Collected data ->
- - - - - - -
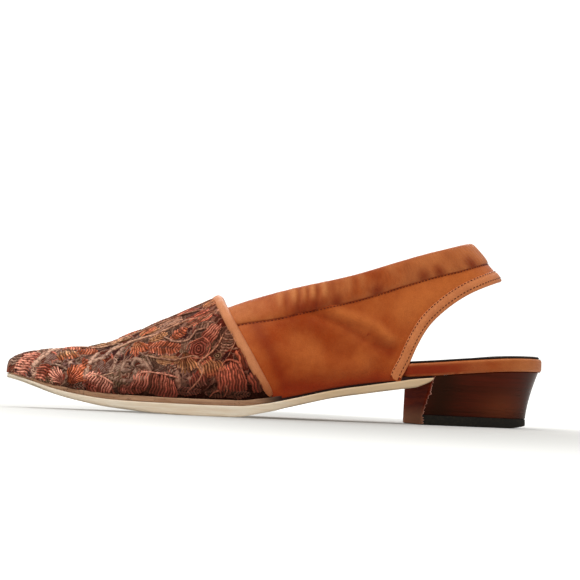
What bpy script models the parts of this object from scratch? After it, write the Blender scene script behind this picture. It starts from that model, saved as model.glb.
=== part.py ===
"""A slingback shoe with a brocade vamp, leather quarters and strap, and a low stacked block heel.

Metres, +Z up. The toe points to -X and the heel to +X, the outer side of the foot is -Y, and the
shoe stands on z = 0 with the middle of its length at x = 0.
"""
import math

import bmesh
import bpy

MM = 0.001

# Overall sizes
LENGTH = 268.5 * MM          # toe tip to the back of the heel seat
BALL_WIDTH = 73 * MM         # sole across the ball of the foot
SEAT_WIDTH = 52 * MM         # heel seat, side to side
TOE_SPRING = 9 * MM          # how far the toe lifts above the ball
HEEL_RISE = 21.5 * MM        # how far the heel seat lies above the ball
THROAT_HEIGHT = 59.5 * MM    # floor to the crest of the vamp
STRAP_HEIGHT = 93.7 * MM     # floor to the top of the strap, at the back
STRAP_WIDTH = 18.5 * MM      # top to lower edge of the strap, at the back
STRAP_LEAN = 39 * MM         # the strap's top edge, ahead of the back of the seat

# Thicknesses
OUTSOLE = 3.5 * MM
MIDSOLE = 2.6 * MM
INSOLE = 6.2 * MM
SOCK = 0.8 * MM
WALL = 1.4 * MM              # leather and lining of the upper
COVER = 0.8 * MM             # brocade, band and facing over the upper
PIPING = 1.8 * MM            # rolled binding over the upper
GAP = 0.3 * MM               # between pieces that touch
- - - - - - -
Aim of the exercise ->
Tally the lines of the preceding listing in which the word "that" appears; state nothing but the total.

Answer for the task ->
2